■ Given problem
Copy every line of the records below that holds the word "Blender".

⟨

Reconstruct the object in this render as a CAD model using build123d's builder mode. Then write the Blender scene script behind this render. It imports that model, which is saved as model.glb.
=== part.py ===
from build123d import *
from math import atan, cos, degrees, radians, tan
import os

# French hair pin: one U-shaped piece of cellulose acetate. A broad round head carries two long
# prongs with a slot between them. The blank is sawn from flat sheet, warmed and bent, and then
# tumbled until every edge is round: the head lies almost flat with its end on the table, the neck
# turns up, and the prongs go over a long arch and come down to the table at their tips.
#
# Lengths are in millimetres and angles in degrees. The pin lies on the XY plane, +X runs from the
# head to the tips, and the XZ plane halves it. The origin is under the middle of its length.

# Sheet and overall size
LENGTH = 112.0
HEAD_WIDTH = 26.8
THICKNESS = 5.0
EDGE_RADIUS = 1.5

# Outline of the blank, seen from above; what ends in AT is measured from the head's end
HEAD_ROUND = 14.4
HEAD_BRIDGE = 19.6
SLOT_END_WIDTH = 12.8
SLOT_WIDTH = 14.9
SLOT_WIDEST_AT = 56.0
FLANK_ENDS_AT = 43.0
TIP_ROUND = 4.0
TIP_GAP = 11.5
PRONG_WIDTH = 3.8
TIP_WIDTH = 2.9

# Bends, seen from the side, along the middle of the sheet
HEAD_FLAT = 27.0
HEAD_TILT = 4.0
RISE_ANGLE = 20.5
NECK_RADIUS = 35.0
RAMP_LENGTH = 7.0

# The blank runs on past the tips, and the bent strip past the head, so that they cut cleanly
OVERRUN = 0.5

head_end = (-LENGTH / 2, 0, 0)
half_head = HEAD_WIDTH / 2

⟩
⟨

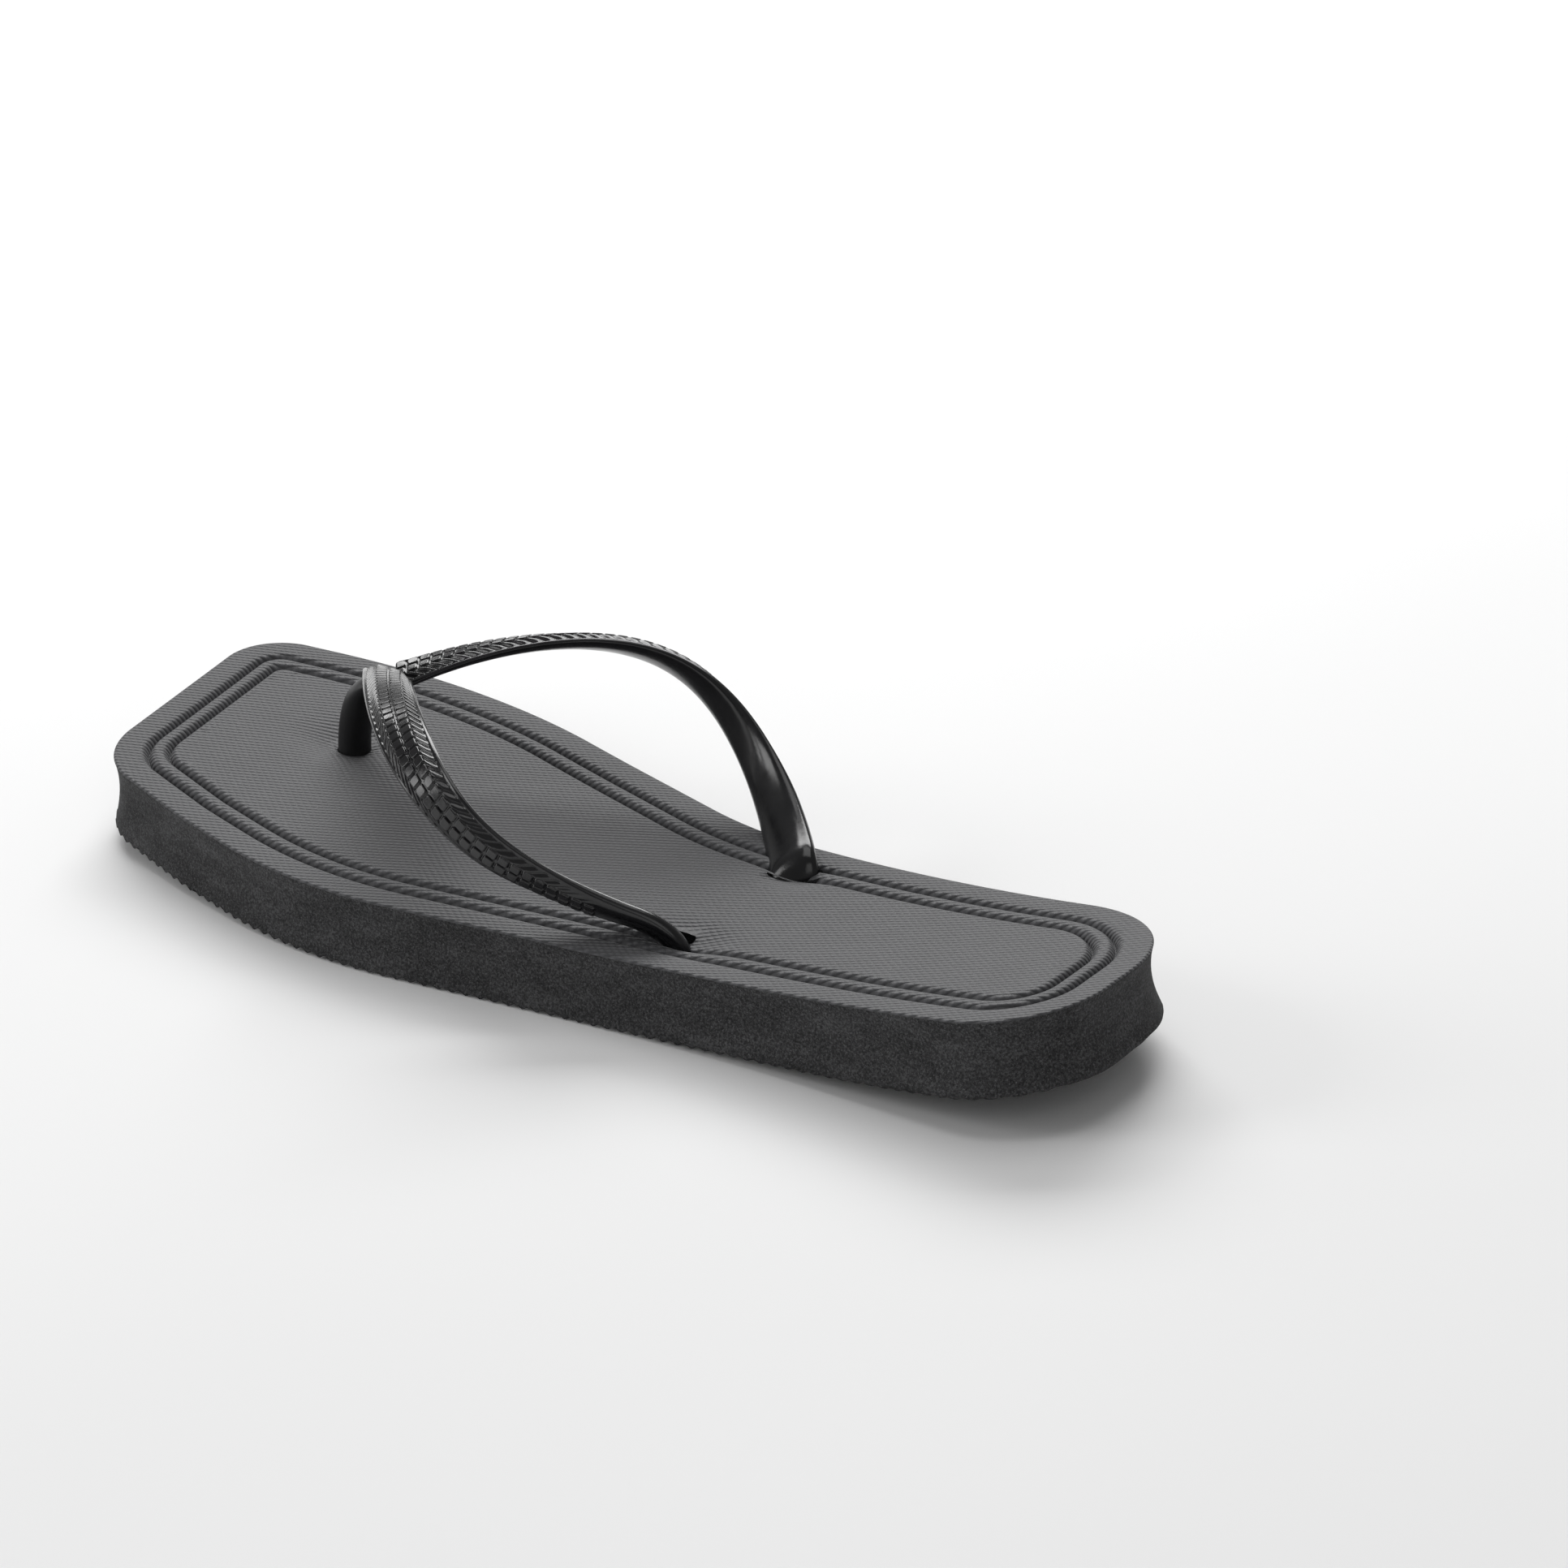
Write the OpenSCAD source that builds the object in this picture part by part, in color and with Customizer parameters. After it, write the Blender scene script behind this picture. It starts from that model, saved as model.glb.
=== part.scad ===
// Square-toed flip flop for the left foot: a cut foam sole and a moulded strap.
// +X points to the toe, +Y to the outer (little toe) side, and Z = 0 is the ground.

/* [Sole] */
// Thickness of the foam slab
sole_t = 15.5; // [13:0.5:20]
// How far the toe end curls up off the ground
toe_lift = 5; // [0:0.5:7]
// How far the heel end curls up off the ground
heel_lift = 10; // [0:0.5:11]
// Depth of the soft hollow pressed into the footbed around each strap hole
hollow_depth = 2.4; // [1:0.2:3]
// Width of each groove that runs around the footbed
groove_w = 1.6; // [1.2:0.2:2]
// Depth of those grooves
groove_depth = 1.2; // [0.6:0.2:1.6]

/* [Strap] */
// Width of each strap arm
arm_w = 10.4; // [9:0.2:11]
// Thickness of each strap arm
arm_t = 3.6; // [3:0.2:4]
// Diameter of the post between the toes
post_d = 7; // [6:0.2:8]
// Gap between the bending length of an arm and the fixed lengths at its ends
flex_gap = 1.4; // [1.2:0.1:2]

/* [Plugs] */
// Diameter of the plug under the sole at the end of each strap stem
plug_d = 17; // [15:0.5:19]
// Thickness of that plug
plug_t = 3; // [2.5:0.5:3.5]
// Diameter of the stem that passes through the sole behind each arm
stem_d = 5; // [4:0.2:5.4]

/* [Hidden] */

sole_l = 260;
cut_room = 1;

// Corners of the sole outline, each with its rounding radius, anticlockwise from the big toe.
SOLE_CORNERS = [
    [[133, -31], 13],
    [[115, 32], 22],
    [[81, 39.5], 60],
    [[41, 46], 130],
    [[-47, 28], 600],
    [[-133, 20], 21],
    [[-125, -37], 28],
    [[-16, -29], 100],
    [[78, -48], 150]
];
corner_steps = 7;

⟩

■ Solution to this problem
Reconstruct the object in this render as a CAD model using build123d's builder mode. Then write the Blender scene script behind this render. It imports that model, which is saved as model.glb.
Write the OpenSCAD source that builds the object in this picture part by part, in color and with Customizer parameters. After it, write the Blender scene script behind this picture. It starts from that model, saved as model.glb.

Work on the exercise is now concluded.